Asymptotic stability of periodic solutions for nonsmooth differential equations with application to the nonsmooth van der Pol oscillator

TL;DR

This paper investigates the existence, uniqueness, and stability of periodic solutions in nonsmooth differential equations, specifically applying the findings to analyze the resonance behavior of a nonsmooth van der Pol oscillator.

Contribution

It extends classical results to nonsmooth systems and constructs amplitude dependence curves for stable periodic solutions in the nonsmooth van der Pol oscillator.

Findings

Constructed amplitude dependence curves for stable solutions

Compared resonance curves of nonsmooth and classical van der Pol oscillators

Established asymptotic stability results under Lipschitz conditions

Abstract

In this paper we study the existence, uniqueness and asymptotic stability of the periodic solutions for a Lipschitz system with a small right hand side.
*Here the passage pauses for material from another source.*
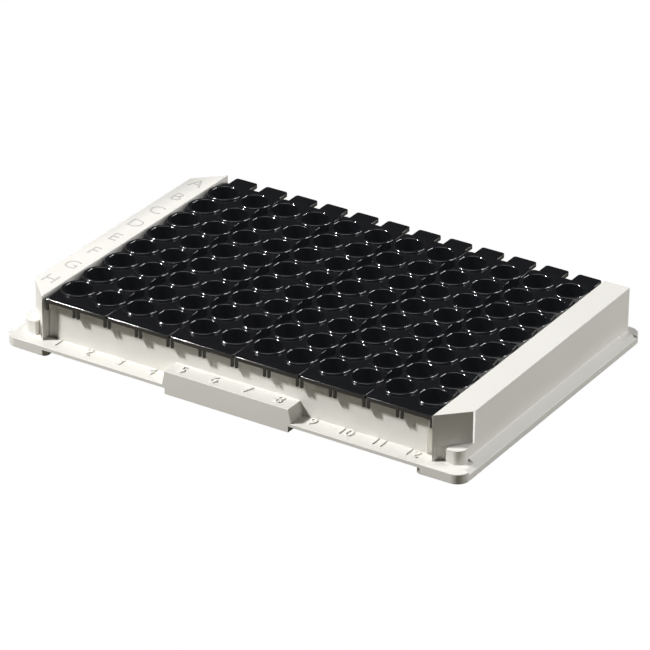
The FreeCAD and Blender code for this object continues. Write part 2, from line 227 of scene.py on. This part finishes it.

Classical hypotheses in the periodic case of second Bogolyubov's theorem imply our ones. By means of the results established we construct the curves of dependence of the amplitude of asymptotically stable $2\pi$--periodic solutions of the nonsmooth van der Pol oscillator on the detuning parameter and the amplitude of the perturbation. After, we compare the resonance curves obtained, with the resonance curves of the classical van der Pol oscillator which were first constructed by Andronov and Witt.